Kedua, ancaman itu harus diperintahkan
ketika itu juga yang dikhawatirkan akan terjadi jika tidak dilaksanakan oleh
yang dipaksa. Jika ancaman itu tidak harus dilaksanakan ketika itu juga, maka
itu tidak dinamakan paksaan. Karena orang yang dipaksa masih punya waktu untuk
menolaknya dan karena di dalam ancaman itu tidak ada yang mendesaknya untuk segera
melaksanakan perbuatan tersebut. Tolak ukur dalam menentukan apakah ancaman itu
ketika itu juga atau tidak, maka itu kembali kepada keadaan orang yang dipaksa
dan kepada kebiasaan yang dapat diterima akal sehat.

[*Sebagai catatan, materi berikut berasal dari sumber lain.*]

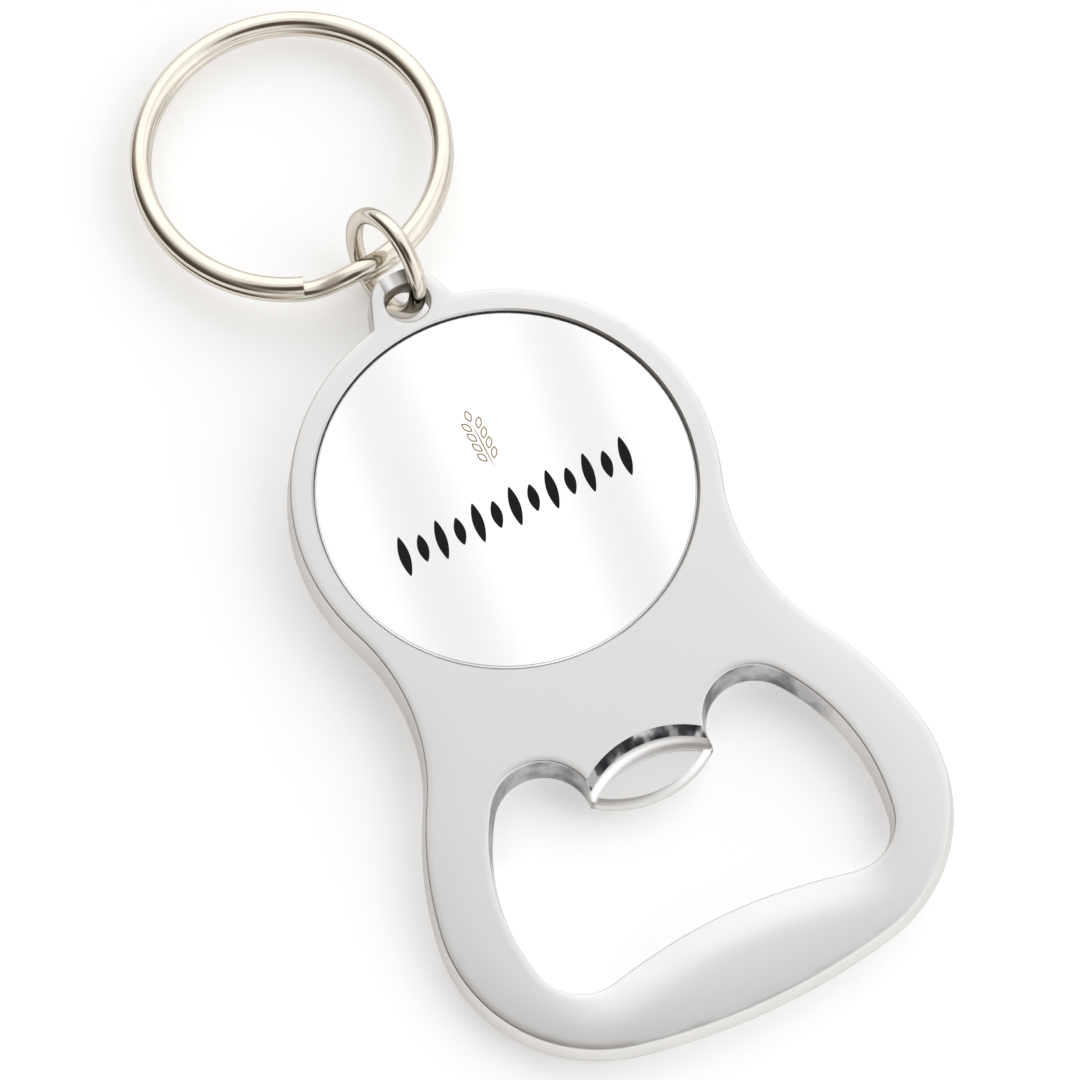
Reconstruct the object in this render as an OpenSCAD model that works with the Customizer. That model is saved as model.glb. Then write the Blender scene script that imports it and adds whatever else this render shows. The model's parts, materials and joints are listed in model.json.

Ancaman itu dianggap pada
waktu itu juga bilamana orang yang dipaksa tidak mampu menghindar, melawan, dan
minta tolong kepada orang lain[23].
Jika
ancaman itu bukan pada saat itu maka tidak dianggap sebagai paksaan, seperti
perkataan, “Saya akan memukulmu besok jika Engkau tidak mau mengakui ini atau
melakukan ini.” Akan tetapi al-Auza' (salah satu ulama mazhab Syafi’i)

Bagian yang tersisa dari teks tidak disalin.